International social media giants could be forced to take down material used to harass others online faster, under proposed new laws.
The federal government also wants social media and internet giants to sign an ethics charter that would see them prioritise user safety and curb socially unacceptable behaviour.
Communications Minister Paul Fletcher will launch the charter and a consultation paper for the new laws on Wednesday as part of his National Press Club address in Canberra.
He will say the new beefed up legal powers for Australia’s eSafety commissioner would put more pressure on the industry to prevent online harm.
“Harmful material must be taken down faster. Attempts to send terrorist attacks viral must be stopped in their tracks,” Mr Fletcher will say.
“Industry needs to step up and take more responsibility.”
Mr Fletcher will use a number of examples to explain the beefed up new laws, including one of a woman who has intimate images of herself uploaded by an ex-partner to an overseas revenge porn site.
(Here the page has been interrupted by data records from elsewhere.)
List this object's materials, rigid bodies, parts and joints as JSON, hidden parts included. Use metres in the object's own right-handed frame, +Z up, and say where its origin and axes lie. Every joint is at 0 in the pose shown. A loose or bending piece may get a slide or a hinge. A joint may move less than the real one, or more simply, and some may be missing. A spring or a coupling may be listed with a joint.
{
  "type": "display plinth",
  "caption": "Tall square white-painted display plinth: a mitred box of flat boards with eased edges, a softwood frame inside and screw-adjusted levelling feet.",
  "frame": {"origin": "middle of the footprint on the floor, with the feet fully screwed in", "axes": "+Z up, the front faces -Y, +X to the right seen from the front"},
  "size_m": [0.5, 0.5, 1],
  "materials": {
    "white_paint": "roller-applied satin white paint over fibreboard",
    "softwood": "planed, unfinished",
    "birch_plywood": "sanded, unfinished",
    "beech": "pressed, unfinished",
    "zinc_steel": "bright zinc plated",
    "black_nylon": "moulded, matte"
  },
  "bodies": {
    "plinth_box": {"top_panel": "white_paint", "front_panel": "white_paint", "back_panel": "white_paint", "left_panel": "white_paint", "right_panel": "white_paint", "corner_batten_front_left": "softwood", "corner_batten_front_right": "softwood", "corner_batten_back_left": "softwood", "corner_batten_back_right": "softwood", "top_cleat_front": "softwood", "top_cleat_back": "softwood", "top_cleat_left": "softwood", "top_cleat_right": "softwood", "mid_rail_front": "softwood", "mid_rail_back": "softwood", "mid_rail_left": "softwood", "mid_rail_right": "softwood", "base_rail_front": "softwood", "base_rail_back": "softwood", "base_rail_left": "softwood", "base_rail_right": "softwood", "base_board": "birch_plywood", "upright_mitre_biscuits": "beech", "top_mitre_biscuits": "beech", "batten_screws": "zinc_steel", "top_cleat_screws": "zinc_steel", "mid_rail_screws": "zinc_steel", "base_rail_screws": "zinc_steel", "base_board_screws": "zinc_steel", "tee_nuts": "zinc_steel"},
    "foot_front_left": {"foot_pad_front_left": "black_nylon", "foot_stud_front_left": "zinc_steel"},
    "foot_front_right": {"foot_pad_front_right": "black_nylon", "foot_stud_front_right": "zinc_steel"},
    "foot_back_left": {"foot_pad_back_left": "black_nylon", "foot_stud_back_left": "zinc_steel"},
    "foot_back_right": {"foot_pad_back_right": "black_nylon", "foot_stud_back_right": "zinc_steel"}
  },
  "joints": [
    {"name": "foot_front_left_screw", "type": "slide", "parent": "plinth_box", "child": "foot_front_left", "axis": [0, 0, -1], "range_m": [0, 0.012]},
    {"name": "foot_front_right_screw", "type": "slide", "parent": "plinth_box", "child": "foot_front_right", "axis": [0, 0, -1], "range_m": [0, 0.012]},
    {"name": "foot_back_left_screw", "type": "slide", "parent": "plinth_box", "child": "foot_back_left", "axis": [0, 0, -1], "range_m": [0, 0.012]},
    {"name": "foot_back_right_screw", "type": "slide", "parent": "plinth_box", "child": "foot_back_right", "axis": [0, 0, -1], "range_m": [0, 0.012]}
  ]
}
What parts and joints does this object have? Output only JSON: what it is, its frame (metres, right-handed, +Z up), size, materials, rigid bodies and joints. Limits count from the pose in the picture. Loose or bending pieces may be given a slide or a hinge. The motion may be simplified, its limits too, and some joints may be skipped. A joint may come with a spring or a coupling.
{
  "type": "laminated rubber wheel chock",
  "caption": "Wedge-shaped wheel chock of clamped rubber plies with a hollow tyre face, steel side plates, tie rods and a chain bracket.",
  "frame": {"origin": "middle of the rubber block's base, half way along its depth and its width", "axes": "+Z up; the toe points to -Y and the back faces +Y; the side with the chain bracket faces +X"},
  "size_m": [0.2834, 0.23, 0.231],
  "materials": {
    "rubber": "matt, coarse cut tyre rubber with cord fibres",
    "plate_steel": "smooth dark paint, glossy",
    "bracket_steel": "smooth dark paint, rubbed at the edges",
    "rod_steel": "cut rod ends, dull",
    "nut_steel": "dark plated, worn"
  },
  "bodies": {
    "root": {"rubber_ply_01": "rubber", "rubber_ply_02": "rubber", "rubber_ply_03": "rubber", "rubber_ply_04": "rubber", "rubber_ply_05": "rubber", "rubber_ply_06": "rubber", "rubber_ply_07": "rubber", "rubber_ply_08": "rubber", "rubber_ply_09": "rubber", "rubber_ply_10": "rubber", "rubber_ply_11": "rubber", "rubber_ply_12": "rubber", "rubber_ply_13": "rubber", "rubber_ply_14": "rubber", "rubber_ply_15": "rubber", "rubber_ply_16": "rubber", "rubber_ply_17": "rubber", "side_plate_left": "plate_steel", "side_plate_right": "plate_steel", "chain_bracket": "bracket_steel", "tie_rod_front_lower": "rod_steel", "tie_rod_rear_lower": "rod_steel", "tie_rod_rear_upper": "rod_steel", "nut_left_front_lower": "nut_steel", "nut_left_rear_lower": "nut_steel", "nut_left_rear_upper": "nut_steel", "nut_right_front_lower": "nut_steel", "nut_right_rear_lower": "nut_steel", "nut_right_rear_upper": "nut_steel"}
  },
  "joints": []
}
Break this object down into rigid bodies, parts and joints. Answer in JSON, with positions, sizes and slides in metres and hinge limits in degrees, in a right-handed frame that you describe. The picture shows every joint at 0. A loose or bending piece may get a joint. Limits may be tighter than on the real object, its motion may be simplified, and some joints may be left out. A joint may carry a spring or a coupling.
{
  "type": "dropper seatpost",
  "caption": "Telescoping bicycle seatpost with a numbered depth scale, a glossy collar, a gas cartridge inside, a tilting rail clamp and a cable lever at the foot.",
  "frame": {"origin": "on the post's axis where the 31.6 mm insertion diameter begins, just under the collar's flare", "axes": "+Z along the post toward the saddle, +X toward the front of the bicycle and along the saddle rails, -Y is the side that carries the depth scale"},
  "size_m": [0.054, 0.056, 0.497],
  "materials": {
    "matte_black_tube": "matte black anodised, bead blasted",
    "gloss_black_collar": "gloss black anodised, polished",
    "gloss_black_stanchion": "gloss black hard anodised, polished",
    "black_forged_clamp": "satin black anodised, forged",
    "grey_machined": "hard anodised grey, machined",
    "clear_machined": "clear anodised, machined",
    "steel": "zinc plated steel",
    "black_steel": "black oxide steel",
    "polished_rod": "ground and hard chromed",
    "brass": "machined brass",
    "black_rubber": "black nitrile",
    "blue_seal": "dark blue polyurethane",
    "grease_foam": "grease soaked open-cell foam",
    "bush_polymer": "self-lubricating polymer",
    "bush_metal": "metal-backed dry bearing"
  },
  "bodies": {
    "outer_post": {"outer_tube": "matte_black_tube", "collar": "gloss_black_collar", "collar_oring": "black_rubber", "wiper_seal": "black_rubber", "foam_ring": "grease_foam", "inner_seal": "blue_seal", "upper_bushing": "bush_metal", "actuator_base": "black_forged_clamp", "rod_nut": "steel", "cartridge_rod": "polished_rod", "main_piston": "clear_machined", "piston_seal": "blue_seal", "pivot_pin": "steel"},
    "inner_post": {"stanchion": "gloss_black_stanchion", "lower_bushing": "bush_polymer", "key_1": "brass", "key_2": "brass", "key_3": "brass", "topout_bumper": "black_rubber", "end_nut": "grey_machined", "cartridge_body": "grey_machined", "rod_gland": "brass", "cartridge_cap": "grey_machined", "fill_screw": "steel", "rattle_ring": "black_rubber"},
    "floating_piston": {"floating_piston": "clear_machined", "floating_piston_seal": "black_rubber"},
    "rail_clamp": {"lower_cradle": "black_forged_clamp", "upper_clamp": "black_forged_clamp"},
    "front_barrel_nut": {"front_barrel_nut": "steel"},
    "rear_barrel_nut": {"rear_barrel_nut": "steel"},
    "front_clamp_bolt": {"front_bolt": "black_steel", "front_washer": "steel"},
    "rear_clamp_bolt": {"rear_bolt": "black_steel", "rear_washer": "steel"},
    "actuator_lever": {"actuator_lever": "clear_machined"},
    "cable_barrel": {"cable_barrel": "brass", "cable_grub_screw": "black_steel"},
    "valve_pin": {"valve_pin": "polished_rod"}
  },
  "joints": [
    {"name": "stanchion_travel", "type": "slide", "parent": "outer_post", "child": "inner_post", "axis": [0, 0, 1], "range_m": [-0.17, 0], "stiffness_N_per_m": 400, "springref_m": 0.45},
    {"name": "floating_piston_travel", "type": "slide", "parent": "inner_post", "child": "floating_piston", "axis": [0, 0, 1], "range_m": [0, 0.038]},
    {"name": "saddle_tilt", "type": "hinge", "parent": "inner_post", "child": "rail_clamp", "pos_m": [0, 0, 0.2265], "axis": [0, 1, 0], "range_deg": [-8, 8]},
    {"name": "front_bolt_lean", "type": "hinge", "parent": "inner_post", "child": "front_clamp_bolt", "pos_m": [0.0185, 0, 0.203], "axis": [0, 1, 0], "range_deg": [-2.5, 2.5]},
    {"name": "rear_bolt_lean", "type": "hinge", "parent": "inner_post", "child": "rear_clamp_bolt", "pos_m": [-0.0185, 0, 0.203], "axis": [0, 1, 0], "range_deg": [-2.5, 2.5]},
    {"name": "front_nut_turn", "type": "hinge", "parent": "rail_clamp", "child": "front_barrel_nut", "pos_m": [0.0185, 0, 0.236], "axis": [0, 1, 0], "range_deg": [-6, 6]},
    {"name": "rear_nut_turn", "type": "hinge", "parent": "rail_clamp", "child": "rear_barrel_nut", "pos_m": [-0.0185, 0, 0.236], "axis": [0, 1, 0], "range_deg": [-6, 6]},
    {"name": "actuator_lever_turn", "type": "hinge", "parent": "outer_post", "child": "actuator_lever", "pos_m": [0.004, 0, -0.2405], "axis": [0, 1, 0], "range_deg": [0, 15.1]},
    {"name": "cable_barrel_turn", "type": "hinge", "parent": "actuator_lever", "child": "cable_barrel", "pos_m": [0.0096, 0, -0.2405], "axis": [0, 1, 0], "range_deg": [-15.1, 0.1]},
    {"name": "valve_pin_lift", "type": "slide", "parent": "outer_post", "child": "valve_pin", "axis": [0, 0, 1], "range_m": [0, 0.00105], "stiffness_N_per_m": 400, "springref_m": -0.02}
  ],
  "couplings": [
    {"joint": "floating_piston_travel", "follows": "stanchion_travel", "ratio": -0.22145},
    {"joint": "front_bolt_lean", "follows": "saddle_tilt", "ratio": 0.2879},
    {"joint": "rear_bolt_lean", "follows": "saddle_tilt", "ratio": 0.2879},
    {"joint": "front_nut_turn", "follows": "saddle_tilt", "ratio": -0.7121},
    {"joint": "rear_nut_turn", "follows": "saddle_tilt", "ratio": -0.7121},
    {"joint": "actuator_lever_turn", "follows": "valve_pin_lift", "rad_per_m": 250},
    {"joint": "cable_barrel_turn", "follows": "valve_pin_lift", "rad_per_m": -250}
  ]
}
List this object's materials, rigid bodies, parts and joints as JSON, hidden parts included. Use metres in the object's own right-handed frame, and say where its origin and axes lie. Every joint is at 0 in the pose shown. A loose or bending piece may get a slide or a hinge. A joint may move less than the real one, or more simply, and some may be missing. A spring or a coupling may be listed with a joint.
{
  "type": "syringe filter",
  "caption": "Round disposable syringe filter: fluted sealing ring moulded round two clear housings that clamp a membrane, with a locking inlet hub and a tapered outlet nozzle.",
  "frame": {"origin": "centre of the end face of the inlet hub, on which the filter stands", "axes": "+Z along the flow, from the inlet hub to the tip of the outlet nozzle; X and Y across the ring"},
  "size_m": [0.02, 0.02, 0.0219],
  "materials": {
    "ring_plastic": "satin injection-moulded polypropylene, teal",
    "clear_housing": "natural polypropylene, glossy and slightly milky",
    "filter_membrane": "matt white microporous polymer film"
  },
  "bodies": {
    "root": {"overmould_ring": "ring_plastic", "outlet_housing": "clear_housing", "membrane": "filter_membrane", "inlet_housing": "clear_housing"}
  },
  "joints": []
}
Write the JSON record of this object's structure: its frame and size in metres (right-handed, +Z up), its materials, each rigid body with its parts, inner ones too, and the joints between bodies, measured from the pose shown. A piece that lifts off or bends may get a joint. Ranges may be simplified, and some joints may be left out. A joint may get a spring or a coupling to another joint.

He will say these proposed new laws would allow the commissioner to force Google or Bing to de-rank the page hosting the images in search results.
The new laws would reduce the time that online platforms had to remove harmful content from 48 hours to 24.
The laws would also extend to other online platforms, like the video game live streaming platform Twitch, to help stop children being cyber bullied.
The eSafety Commissioner would get new powers to have digital giants report to her.
Mr Fletcher wants companies to sign the charter that will lay out what the government expects of them online,
He will say the most popular digital products and services haven’t been designed with user safety in mind.
“This needs to change,” he will say.
“My strong message to companies in the industry is to read it, refer back to it, and most importantly, integrate it into your daily practises.”
The consultation for the new laws will be open for public comment for 10 weeks.
The eSafety Commissioner Julie Inman Grant recently told a Senate hearing at least one in seven Australians copped online abuse.
She said her office had a 100 per cent compliance rates with social media companies when it came to take-down notices.
Ms Grant also said the commission also had high success rates with getting child abuse material and revenge porn taken down from websites overseas.